Goal —
Return the listing below in full, with every line exactly as it is.

Dataset section —
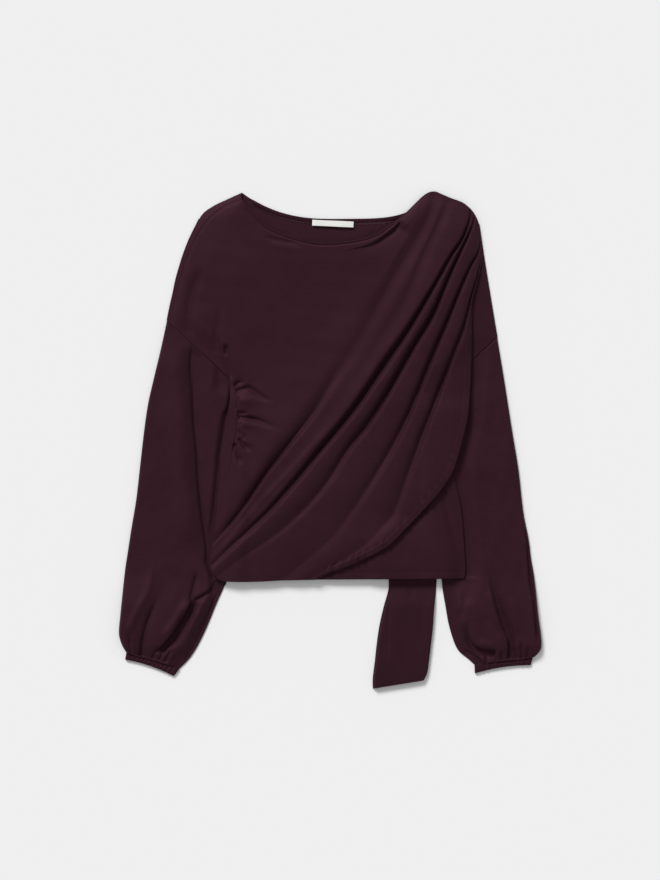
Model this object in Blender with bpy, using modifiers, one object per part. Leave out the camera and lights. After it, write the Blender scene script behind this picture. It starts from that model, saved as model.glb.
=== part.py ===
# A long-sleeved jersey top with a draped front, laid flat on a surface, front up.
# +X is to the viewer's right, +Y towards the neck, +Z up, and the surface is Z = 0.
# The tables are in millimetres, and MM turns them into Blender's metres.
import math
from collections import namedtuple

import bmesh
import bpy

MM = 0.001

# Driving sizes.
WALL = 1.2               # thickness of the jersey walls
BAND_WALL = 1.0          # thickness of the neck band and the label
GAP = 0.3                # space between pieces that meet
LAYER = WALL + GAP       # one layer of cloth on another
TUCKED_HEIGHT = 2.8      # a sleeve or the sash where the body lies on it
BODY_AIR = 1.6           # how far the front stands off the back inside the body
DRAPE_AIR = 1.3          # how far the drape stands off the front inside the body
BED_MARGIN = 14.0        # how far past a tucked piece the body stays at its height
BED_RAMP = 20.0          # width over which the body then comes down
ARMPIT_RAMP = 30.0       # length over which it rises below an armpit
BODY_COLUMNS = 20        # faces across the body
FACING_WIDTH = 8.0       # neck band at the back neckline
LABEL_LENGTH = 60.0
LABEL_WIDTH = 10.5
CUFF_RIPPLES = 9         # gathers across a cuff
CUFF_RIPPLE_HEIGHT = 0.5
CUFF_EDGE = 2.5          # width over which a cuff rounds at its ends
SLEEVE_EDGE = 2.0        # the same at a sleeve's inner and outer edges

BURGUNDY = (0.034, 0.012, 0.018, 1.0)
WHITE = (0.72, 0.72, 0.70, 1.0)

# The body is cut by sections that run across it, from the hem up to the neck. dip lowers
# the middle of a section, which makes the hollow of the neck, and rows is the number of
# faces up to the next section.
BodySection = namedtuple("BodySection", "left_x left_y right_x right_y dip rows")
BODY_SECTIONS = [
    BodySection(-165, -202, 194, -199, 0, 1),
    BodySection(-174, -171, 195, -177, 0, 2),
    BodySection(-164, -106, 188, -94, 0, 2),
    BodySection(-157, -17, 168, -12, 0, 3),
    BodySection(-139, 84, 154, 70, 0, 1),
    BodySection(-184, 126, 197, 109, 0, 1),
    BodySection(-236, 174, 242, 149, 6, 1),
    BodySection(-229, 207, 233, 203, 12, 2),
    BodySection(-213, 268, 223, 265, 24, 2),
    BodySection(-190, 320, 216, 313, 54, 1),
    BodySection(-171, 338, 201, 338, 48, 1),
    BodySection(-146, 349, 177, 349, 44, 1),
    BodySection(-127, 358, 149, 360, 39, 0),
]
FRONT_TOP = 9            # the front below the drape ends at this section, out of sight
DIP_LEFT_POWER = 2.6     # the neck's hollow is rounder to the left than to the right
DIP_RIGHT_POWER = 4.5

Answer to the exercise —
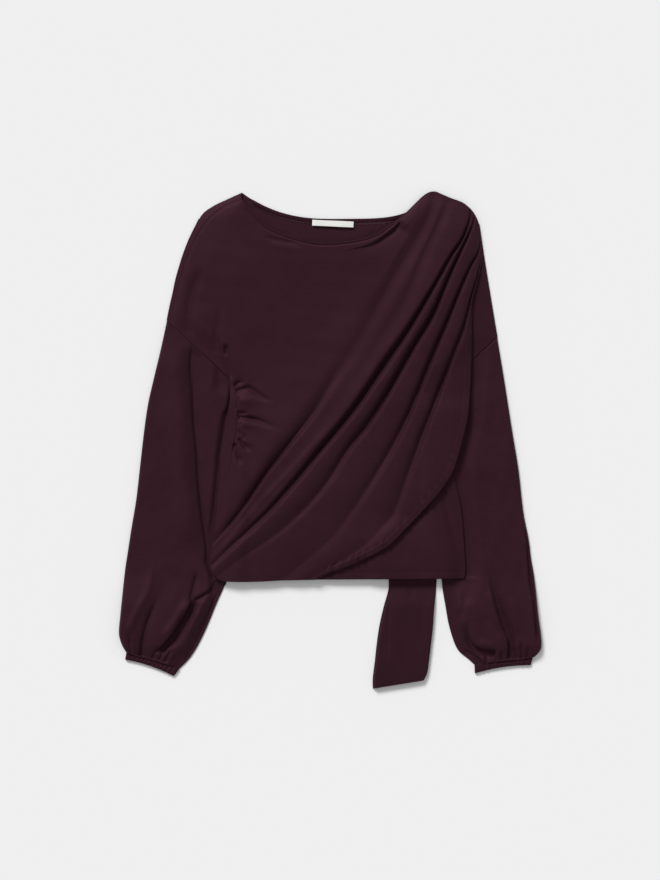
Model this object in Blender with bpy, using modifiers, one object per part. Leave out the camera and lights. After it, write the Blender scene script behind this picture. It starts from that model, saved as model.glb.
=== part.py ===
# A long-sleeved jersey top with a draped front, laid flat on a surface, front up.
# +X is to the viewer's right, +Y towards the neck, +Z up, and the surface is Z = 0.
# The tables are in millimetres, and MM turns them into Blender's metres.
import math
from collections import namedtuple

import bmesh
import bpy

MM = 0.001

# Driving sizes.
WALL = 1.2               # thickness of the jersey walls
BAND_WALL = 1.0          # thickness of the neck band and the label
GAP = 0.3                # space between pieces that meet
LAYER = WALL + GAP       # one layer of cloth on another
TUCKED_HEIGHT = 2.8      # a sleeve or the sash where the body lies on it
BODY_AIR = 1.6           # how far the front stands off the back inside the body
DRAPE_AIR = 1.3          # how far the drape stands off the front inside the body
BED_MARGIN = 14.0        # how far past a tucked piece the body stays at its height
BED_RAMP = 20.0          # width over which the body then comes down
ARMPIT_RAMP = 30.0       # length over which it rises below an armpit
BODY_COLUMNS = 20        # faces across the body
FACING_WIDTH = 8.0       # neck band at the back neckline
LABEL_LENGTH = 60.0
LABEL_WIDTH = 10.5
CUFF_RIPPLES = 9         # gathers across a cuff
CUFF_RIPPLE_HEIGHT = 0.5
CUFF_EDGE = 2.5          # width over which a cuff rounds at its ends
SLEEVE_EDGE = 2.0        # the same at a sleeve's inner and outer edges

BURGUNDY = (0.034, 0.012, 0.018, 1.0)
WHITE = (0.72, 0.72, 0.70, 1.0)

# The body is cut by sections that run across it, from the hem up to the neck. dip lowers
# the middle of a section, which makes the hollow of the neck, and rows is the number of
# faces up to the next section.
BodySection = namedtuple("BodySection", "left_x left_y right_x right_y dip rows")
BODY_SECTIONS = [
    BodySection(-165, -202, 194, -199, 0, 1),
    BodySection(-174, -171, 195, -177, 0, 2),
    BodySection(-164, -106, 188, -94, 0, 2),
    BodySection(-157, -17, 168, -12, 0, 3),
    BodySection(-139, 84, 154, 70, 0, 1),
    BodySection(-184, 126, 197, 109, 0, 1),
    BodySection(-236, 174, 242, 149, 6, 1),
    BodySection(-229, 207, 233, 203, 12, 2),
    BodySection(-213, 268, 223, 265, 24, 2),
    BodySection(-190, 320, 216, 313, 54, 1),
    BodySection(-171, 338, 201, 338, 48, 1),
    BodySection(-146, 349, 177, 349, 44, 1),
    BodySection(-127, 358, 149, 360, 39, 0),
]
FRONT_TOP = 9            # the front below the drape ends at this section, out of sight
DIP_LEFT_POWER = 2.6     # the neck's hollow is rounder to the left than to the right
DIP_RIGHT_POWER = 4.5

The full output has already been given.